I read their eyes and become what they want. I magnify the aspect of me they perceive. They see an asshole, I become that asshole...I do it out of love. Everybody needs somebody to fuckin' moan about these days, right? You need me to be the asshole, shit, I can do that. I'm a wonderful impressionist. You need a laugh, I'm youer personal windup doll with no pull string. Maybe that started to where thin on me, maybe that's also why I keep to myself more. Tired of having to be everybodies perception...blowing up the smaller facets of self...for love. Is that what I was doing? In a small way, I think so. So few people, even fewer women, have left me to be me in their presence. No pretenses, just letting me be me.

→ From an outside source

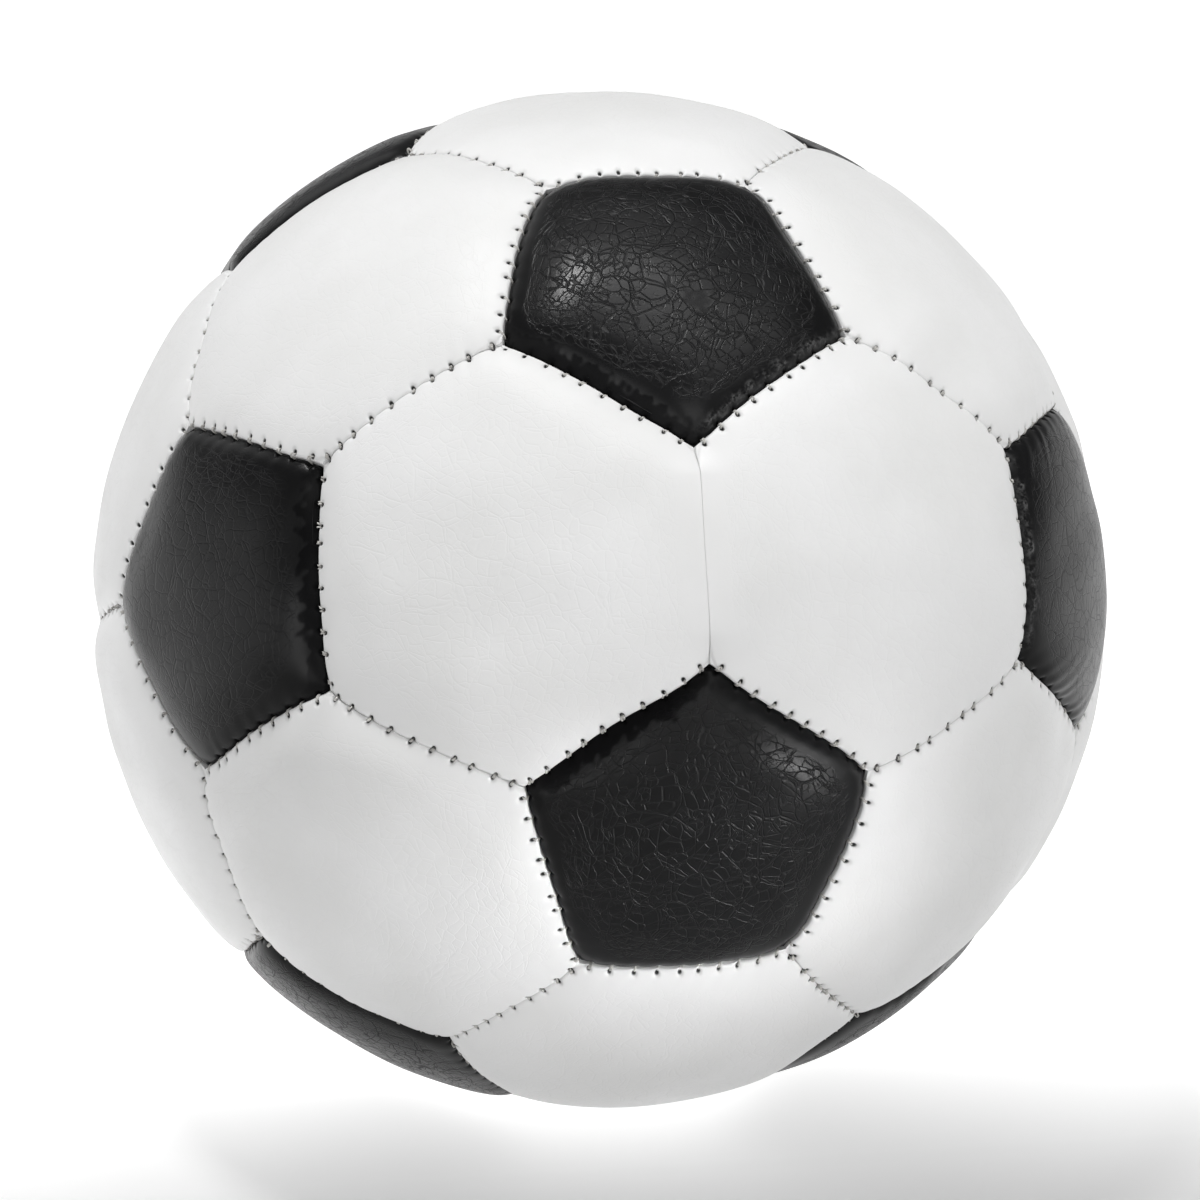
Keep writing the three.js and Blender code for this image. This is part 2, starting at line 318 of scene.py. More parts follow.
class Panel:
    """One leather panel: its corners, its seams and the shape of its face."""

    def __init__(self, centre, corners, colour, seams):
        self.centre = centre
        self.colour = colour
        self.creasing = 1.0
        self.corners = sorted_around(centre, corners)
        following = np.roll(self.corners, -1, axis=0)
        pairs = list(zip(self.corners, following))
        self.sides = [next(seam for seam in seams if seam.joins(a, b)) for a, b in pairs]
        self.signs = [1 if side.across @ centre > 0 else -1 for side in self.sides]
        self.flat_centre = centre * (centre @ self.corners[0])
        self.side_angle = math.acos(centre @ self.sides[0].middle)

    def fraction_at(self, distance):
        """How far from the centre towards a side a line lies that is this far in from the seam."""
        return math.tan(self.side_angle - distance / BALL_RADIUS) / math.tan(self.side_angle)

    def column_places(self, side, start):
        """Shares of the way along a side for its columns, which crowd together at the stitches."""
        cell, within = np.divmod(np.arange(ROWS) * STITCHES / ROWS, 1)
        crowded = within + STITCH_CROWDING * np.sin(2 * math.pi * within) / (2 * math.pi)
        middles = (side.stitches[1:] + side.stitches[:-1]) / 2
        edges = np.concatenate(([-side.half], middles, [side.half]))
        if start @ side.along > 0:
            edges = -edges[::-1]
        along = edges[cell.astype(int)] + crowded * np.diff(edges)[cell.astype(int)]
        return 0.5 + np.tan(along / BALL_RADIUS) / (2 * math.tan(side.half / BALL_RADIUS))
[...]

Ever just want to hit reset? Dissatisfied with the last six months of your life? To hell with saving your progress, just start the whole damn level over? Maybe that's another reason I started the whole celibacy thing. Just was tired of being the scientist... You know I got a booty call from this chick after two years of not hearing anything from her. This was a couple years ago, at the beginning of the celibay reign, but still...two years?! Does wonders for the ego, but damn...two years. I don't know where you've been in two years, or who you've been with. And after two years you just want to come to my crib to kick it? In situations like that, it could go either way. Ego could step in, in which case she would've had that ass worn out...c'mon, I does my thing...she called back after two years ya'll. But, I followed my heart and not my dick, and I don't regret it. In all fairness, she was definately a fun ride, but I just didn't feel like it. And of course, whenever you decide against something, you're constantly tested. Don't quit smokin weed, cause that's when everybody wants to call you up and smoke you out for free. Don't decide to make so an so your girl, cause that's when all the exes call up...you know, the one's that would put it on yo' ass at the drop of a hat.
I think my challenge for the next couple of months is to tell folks I love them...No jokes, straight face and all. Just tell them, "I love you". And accept they may not say "I love you" back.